Academic journal article Gender & Behaviour

Sexual Orientation and Disclosure: Coming out Narratives by Young Men and Women in Urban Setting in KwaZulu-Natal, South Africa

Article excerpt

In South Africa despite political, legal, and educational reforms, lesbian, gay, bisexual, and transgender youth (LGBT) continue to battle against homophobia in their daily lives (Butler & Astbury, 2005). Sexual orientation prejudice contributes to stress and confusion as LGBT people come to terms with their identities (Diaz et al., 2001). All LGBT people must ultimately make a decision whether and how to acknowledge their sexual orientation to themselves and to others. This is a difficult decision and process with many possible routes and outcomes. "Coming out" is a term used to describe the process of acknowledging, accepting and appreciating one's self-identification with a particular sexual orientation and disclosing this understanding to other people (Galatzer-Levy & Cohler, 2002; Ward & Winstanley, 2005).

The process of coming out is a dynamic process that may consist of a series of stages. Briefly, this may involve pre-coming out (identity awareness and covering up), coming out (identity tolerance), exploration (identity acceptance), first relationships (identity pride), and synthesis (identity integration) (Cass's, 1979; Coleman, 1982). However, there is no one stage when the process begins and ends and some of the stages may overlap (Galatzer-Levy & Cohler, 2002; Ward & Winstanley, 2005). Individuals may initially come out to family, friends or co-workers, but if, for example, they move to a new job or to another city they might have to repeat the coming out process with their new friends and coworkers (Galatzer-Levy & Cohler, 2002; Ward & Winstanley,2005). Others suggest that coming out is not a linear process but a fluid one, involving movement back and forth (Marszalek & Cashwell, 1999; Reynolds & Hanjorgiris, 2000). This complex process can bring with it a myriad of positive and negative feelings for the individual, including fear, relief, anxiety, deep emotional distress, and a sense of being true to oneself (Oetjen & Rothblum, 2000; Diaz et al., 2001). Furthermore, while the process is generally applicable to all people coming out, there are unique variations that may be experienced by different people under different settings (Ward & Winstanley, 2005).
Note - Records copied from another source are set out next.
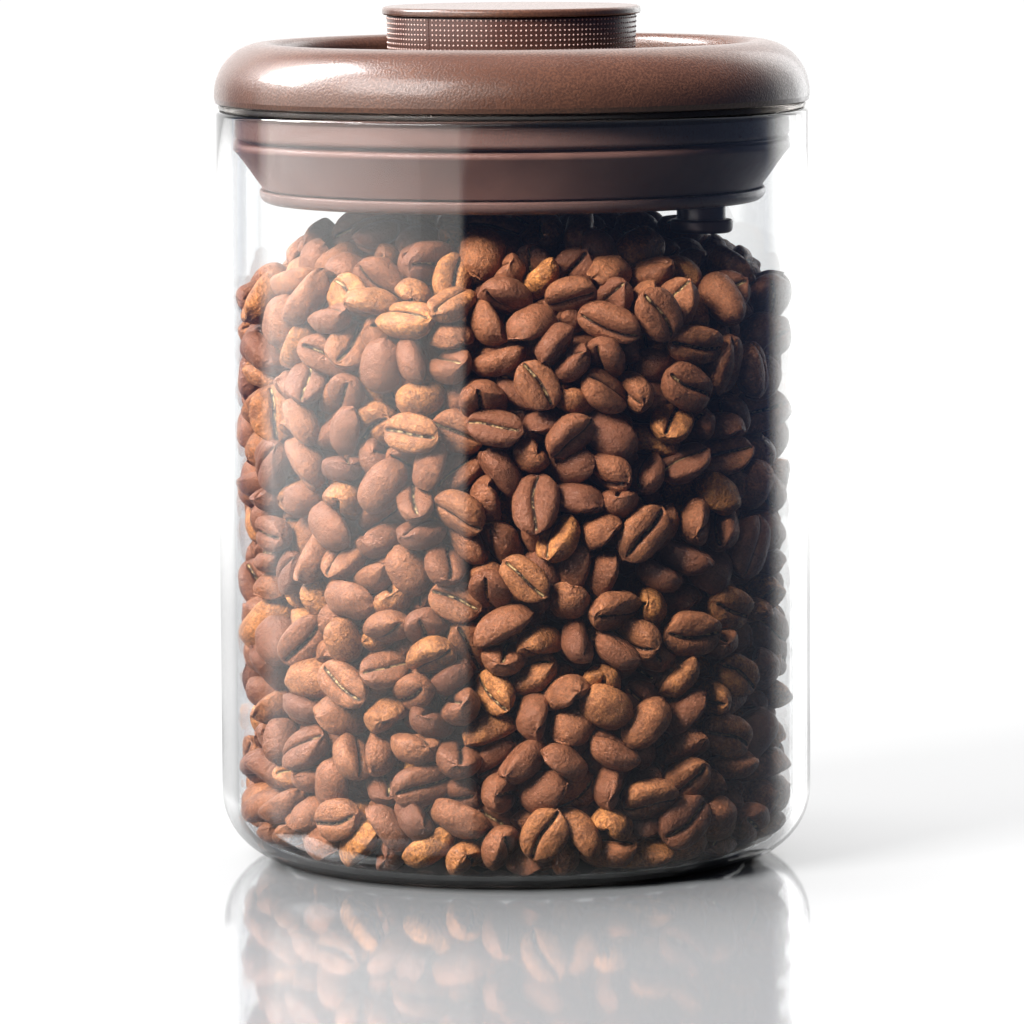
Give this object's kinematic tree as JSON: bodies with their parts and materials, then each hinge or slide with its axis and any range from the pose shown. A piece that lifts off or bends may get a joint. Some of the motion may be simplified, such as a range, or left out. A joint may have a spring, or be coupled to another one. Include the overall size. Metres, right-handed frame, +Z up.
{
  "type": "food canister",
  "caption": "Round glass food jar with a moulded lid: twisting the knob pumps air out, and a button in the lid's recess lets it back in.",
  "frame": {"origin": "centre of the glass base, on the surface the canister stands on", "axes": "+Z up along the jar's axis; -Y is the front and +X is to the right seen from the front, so the release button is at the front right"},
  "size_m": [0.1204, 0.1204, 0.1726],
  "materials": {
    "clear_glass": "clear polished glass with a slight grey tint at its edges",
    "clear_silicone": "translucent, satin",
    "lid_plastic": "brown, satin with a fine moulded grain",
    "band_plastic": "brown, satin, covered with rows of fine raised dots",
    "plug_plastic": "dark brown, smooth semi-gloss",
    "brown_silicone": "dark brown, smooth satin",
    "inner_plastic": "off-white, satin",
    "grey_silicone": "grey, satin",
    "filter_mesh": "fine woven mesh",
    "steel": "plain steel"
  },
  "bodies": {
    "jar": {"glass_jar": "clear_glass"},
    "lid": {"lid_shell": "lid_plastic", "plug_body": "plug_plastic", "main_seal": "brown_silicone", "bottom_cover": "plug_plastic", "rim_gasket": "clear_silicone", "intake_filter": "filter_mesh", "intake_valve": "grey_silicone", "pump_cylinder": "inner_plastic", "cylinder_gasket": "grey_silicone", "cylinder_screws": "steel", "cylinder_cap": "inner_plastic", "lid_screws": "steel", "knob_washer": "inner_plastic", "knob_clip": "steel", "release_guide": "inner_plastic", "release_spring": "steel"},
    "knob": {"knob_cap": "lid_plastic", "grip_band": "band_plastic", "knob_hub": "inner_plastic", "hub_screws": "steel", "cam_shaft": "inner_plastic", "shaft_screw": "steel"},
    "piston": {"piston": "inner_plastic", "piston_seal": "grey_silicone", "exhaust_valves": "grey_silicone", "follower_pins": "steel"},
    "release": {"release_button": "lid_plastic", "release_stem": "steel", "release_valve": "brown_silicone"}
  },
  "joints": [
    {"name": "lid_lift", "type": "slide", "parent": "jar", "child": "lid", "axis": [0, 0, 1], "range_m": [0, 0.06]},
    {"name": "knob_twist", "type": "hinge", "parent": "lid", "child": "knob", "pos_m": [0, 0, 0.166], "axis": [0, 0, 1], "range_deg": [0, 120]},
    {"name": "piston_stroke", "type": "slide", "parent": "lid", "child": "piston", "axis": [0, 0, 1], "range_m": [0, 0.008]},
    {"name": "release_press", "type": "slide", "parent": "lid", "child": "release", "axis": [0, 0, -1], "range_m": [0, 0.0025], "stiffness_N_per_m": 900, "springref_m": -0.004, "deforming": ["release_spring"]}
  ],
  "couplings": [
    {"joint": "knob_twist", "follows": "piston_stroke", "rad_per_m": 261.8}
  ]
}
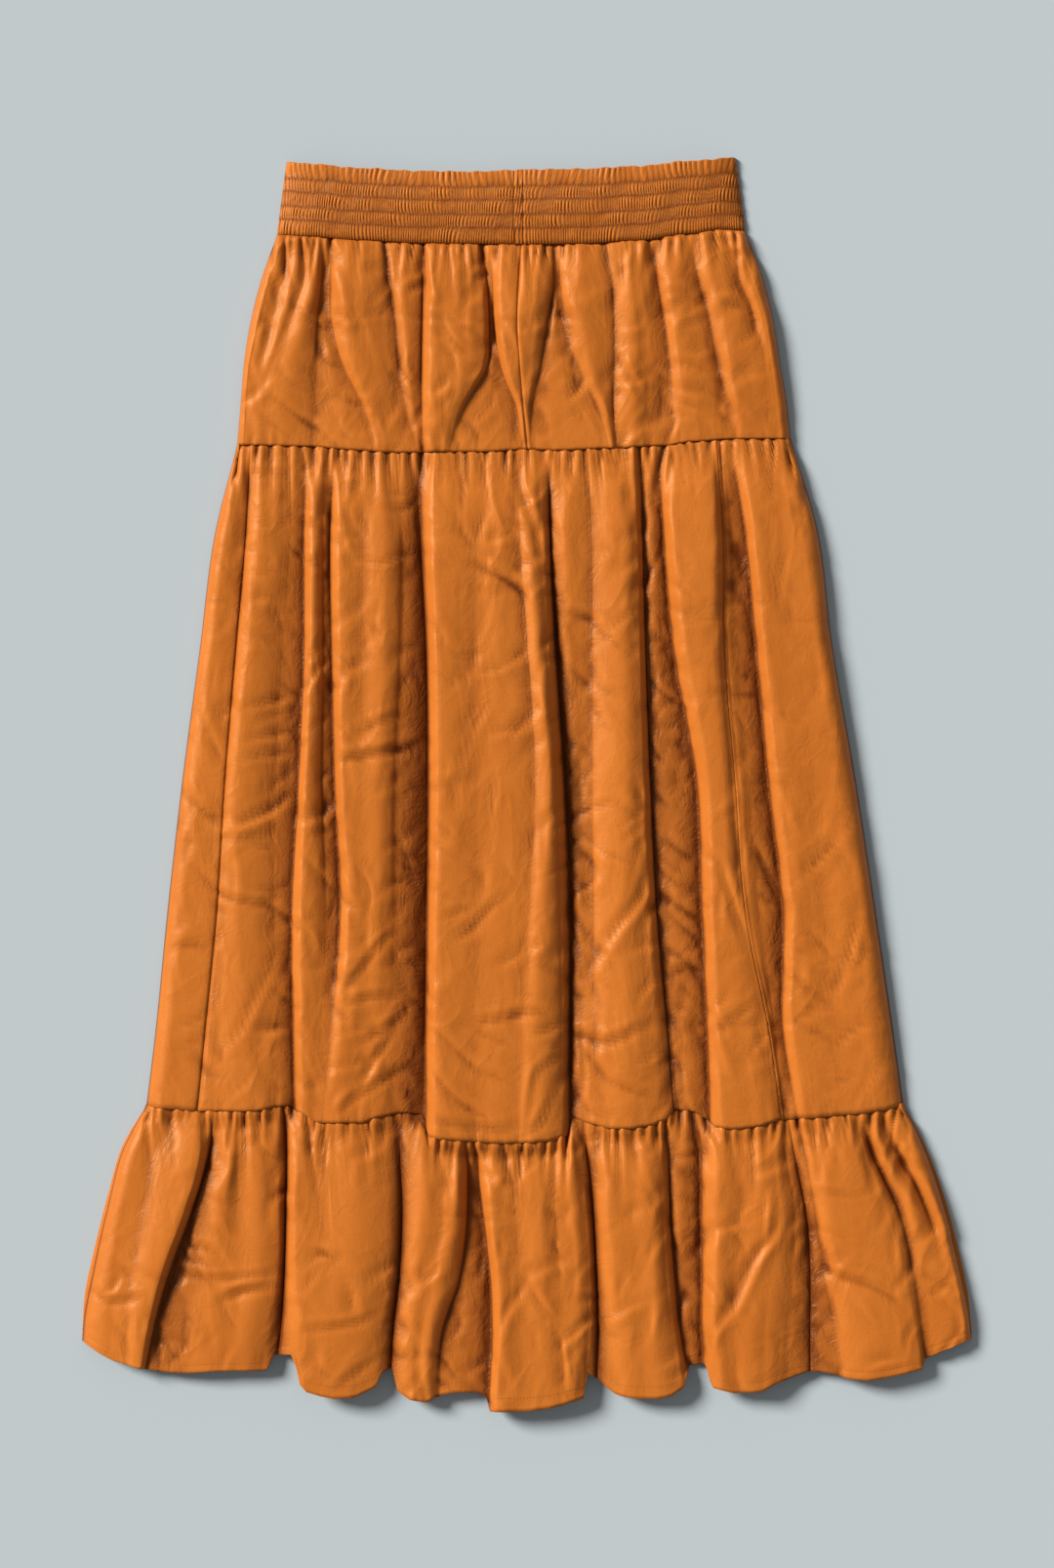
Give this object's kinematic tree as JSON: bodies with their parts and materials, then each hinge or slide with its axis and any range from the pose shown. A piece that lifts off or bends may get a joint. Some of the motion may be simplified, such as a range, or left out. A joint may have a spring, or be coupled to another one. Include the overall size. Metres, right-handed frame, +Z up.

In South Africa, increasingly youth are coming out during adolescence rather than adulthood and, in the context of HIV/AIDS epidemic, which affects risk, life course and development (Butler & Astbury, 2005; Shisana et al., 2008). However, less is known about the coming out experiences of young gay men and lesbians in the country. This paper focuses on understanding the process and experiences of coming out among young men and women in an urban setting in KwaZulu-Natal, South Africa.


Study setting and participants

South Africa is the only country in Africa to provide legal rights to LGBT persons. However, South Africa is also the only countiy with legalized same sex unions that lacks a majority support from its population (Butler and Astbury, 2005; van Vollenhoven and Els, 2012). There are no official population estimates of the LGBT community in South Africa. However, the gay and lesbian population is estimated to between one and three percent of the population. In a country of over 50 million people, between 500,000 to 1.5 million South Africans are estimated to be gay or lesbian ( The study was conducted in the university community located in Durban which is the largest city in KwaZulu-Natal.

The study focused on male and female students between 18 and 23 years of age. Potential participants were approached through personal contacts. Snowball / chain-referent sampling technique was used to recruit participants due to the hidden nature of this population due to the sensitive nature of the topic (Cohen et al., 2007). Ethical approval was obtained from University of KwaZulu-Natal Research Ethics Committee? Only participant who gave informed consent were included in the study. …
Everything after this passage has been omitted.